(1)
Percentage calculations are based on the 19,532,459 shares of the Company’s Common Stock, no par value, that were outstanding at the close of business on April 21, 2017; includes the subset of shares issuable upon the exercise of outstanding stock options and restricted stock units exercisable or vesting within 60 days after April 21, 2017.
(2)
The shareholders of Gwynedd Resources, Ltd. include various trusts for the benefit of Maria E. Nicolaides and her children for which Elizabeth Baxavanis, Mrs. Nicolaides’ mother-in-law, serves as trustee. The Gwynedd trusts beneficially own, directly or indirectly, 2,947,280 shares representing ownership of approximately 89% of the outstanding stock of Gwynedd. Mrs. Baxavanis disclaims beneficial ownership of all shares of Common Stock owned by Gwynedd. Mrs.
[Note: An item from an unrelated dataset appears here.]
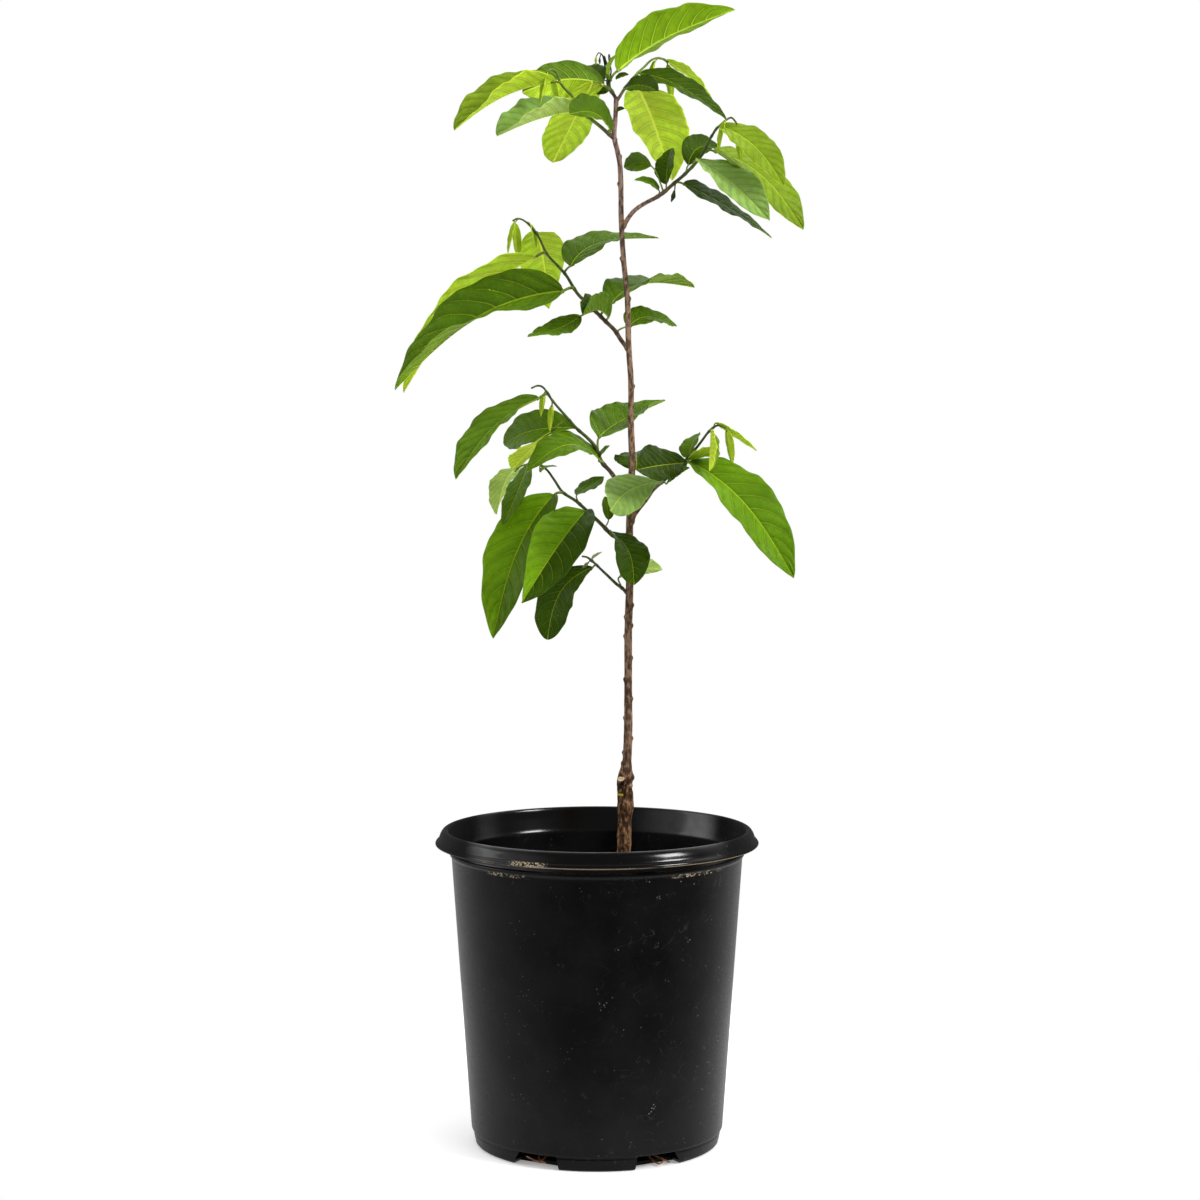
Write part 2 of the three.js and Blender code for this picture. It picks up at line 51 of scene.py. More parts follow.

Nicolaides disclaims beneficial ownership of 327,143 shares owned by Gwynedd that may be deemed to be beneficially owned by the other shareholders of Gwynedd, including trusts for the benefit of her children.
(3)
VIEX Capital Advisors LLC beneficially owns, directly or indirectly, an aggregate of 1,881,394 shares of Common Stock consisting of: (i) 399, 837 shares owned by VIEX Opportunities Fund LP – Series One (Series One), (ii) 1,259,908 shares owned by VIEX Special Opportunities Fund II, LP (VSO II), and (iii) 221,649 shares owned by VIEX Special Opportunities Fund III, LP (VSO III) Mr. Singer, by virtue of his position as managing member of each of the general partners of VIEX, Series One, VSO II, and VSO III may be deemed to beneficially own the shares owned directly by such entities. The subset of shares held by Mr. Singer does not include 16,000 nonvested restricted stock units that vest more than 60 days after April 21, 2017.
(4)
According to Schedule 13D/A, filed jointly with the SEC on August 2, 2010, by Kenneth Lebow, et al (Lebow), Lebow beneficially owned 1,356,692 shares.
(5)
Based on information provided by Yorkmont Capital Partners, LP, Yorkmont Capital Management, LLC, and Graeme P. Rein in a Schedule 13G/A filed on January 6, 2017. According to the Schedule 13G/A. each of Yorkmont Capital Partners, LP, Yorkmont Capital Management, LLC, and Graeme P. Rein has sole voting and dispositive power over 1,513,590 shares of Common Stock and Graeme P. Rein has sole voting and dispositive power over 3,900 additional shares of Common Stock.
(6)
Based on information provided by Potomac Capital Partners, L.P., Paul J. Solit, Potomac Capital Management, LLC, and Potomac Capital Management, Inc. in a Schedule 13G/A filed on February 6, 2017. According to the Schedule 13G/A, each of Potomac Capital Partners, L.P., Potomac Capital Management, LLC, Potomac Capital Management, Inc. and Paul J. Solit has sole voting and dispositive power over 483,751 shares of Common Stock and Paul J. Solit has sole voting and dispositive power over 1,085,811 additional shares of Common Stock.
(7)
The subset of shares held by Mr. Gayron includes: (i) 11,977 restricted stock units vesting within 60 days of April 21, 2017, and (ii) 24,150 shares of Common Stock issuable upon the exercise of stock options exercisable within 60 days of April 21, 2017, but does not include 35,933 nonvested restricted stock units or stock options to acquire 72,450 shares that vest more than 60 days after April 21, 2017.
(8)
The subset of shares held by Mr. Flynt includes 9,036 shares of Common Stock.
(9)
The subset of shares held by Mr. Holcombe includes 85,350 shares of Common Stock but does not include 16,000 nonvested restricted stock units that vest more than 60 days after April 21, 2017.
(10)
The subset of shares held by Ms. McAvoy includes 38,407 shares of Common Stock but does not include 16,000 nonvested restricted stock units that vest more than 60 days after April 21, 2017.
(11)
The subset of shares held by Mr. Nicolaides includes: (i) 134,557 shares of Common Stock, (ii) 4,750 restricted stock units vesting within 60 days of April 21, 2017, and (iii) 95,882 shares of Common Stock issuable upon the exercise of stock options exercisable within 60 days of April 21, 2017, but does not include 18,100 nonvested restricted stock units or stock options to acquire 37,050 shares of Common Stock that vest more than 60 days after April 21,2017. Shares beneficially owned by Mr. Nicolaides also do not include the 2,947,280 shares of Common Stock owned by Gwynedd, with respect to which Mr. Nicolaides disclaims beneficial ownership.